Okmulgee County is named for the Creek Native American word meaning “boiling water”.
Created: November 16, 1907
Okmulgee 1907 – present
County Courthouse – Okmulgee
Location: 314 West 7th Street / South Seminole Avenue
Built: 1916 – 1917
Style: Neo-Classical and Georgian Revival
Architect: C E Hair and Tonini and Bramblet
Contractor: Kreipke-Shafer Construction Company
Description: The building faces north and is a four story red colored brick and white colored limestone structure. The brick is laid in a running bond course and the first story exterior is finished with smoothly-cut limestone blocks in coursed layers. The rear facade is a curved 30 foot by 70 foot bay. The building has white limestone pedimented entries with scrolled brackets on all sides, and second story and third story paired windows are separated by Ionic columns. A modillioned cornice divides the third and attic stories. The attic story has cutaway cornering and it is surmounted by a plain cornice and unadorned roof line. On each side, six columns rise from the second story to the top of the third story. The roof line is flat.
See: The architect, Tonini and Bramblet ( and associates ), designed courthouses in Kansas in Crawford County and Oklahoma in Alfalfa County, Cotton County, Major County, Payne County, Tillman County and Wooward County.
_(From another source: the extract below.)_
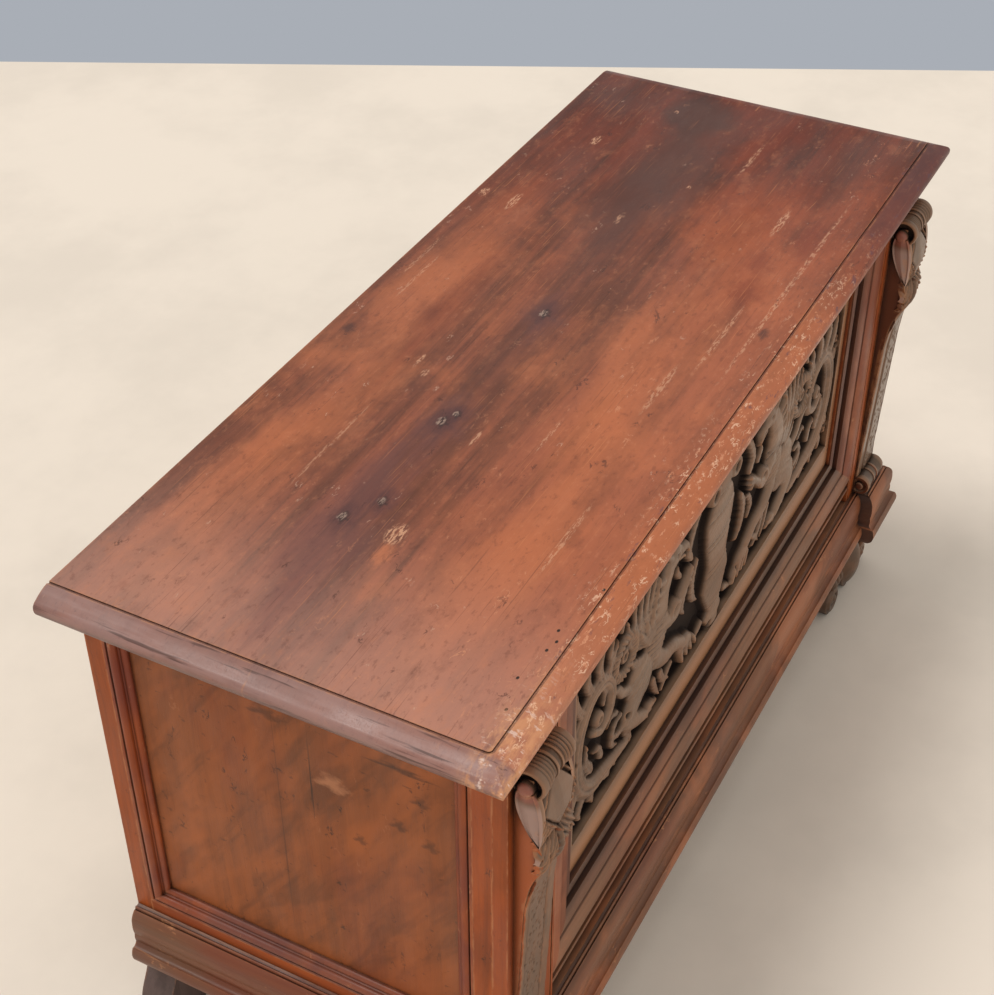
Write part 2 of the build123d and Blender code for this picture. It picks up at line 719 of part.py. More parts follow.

See: National Register of Historic Places – Okmulgee County Courthouse
Old County Courthouse – Okmulgee
Location: SE – West 6th Street / Morton Avenue
Architect: W G Fryer
Contractor: L H McDermott
Description: The building faces north and is a two story brown colored stone structure. The structure was initially built as the Creek National Capitol, and was later converted into the Okmulgee County Courthouse. When the current Okmulgee County Courthouse was erected in 1916, this building in the middle of the town square was converted back into the Creek National Capitol.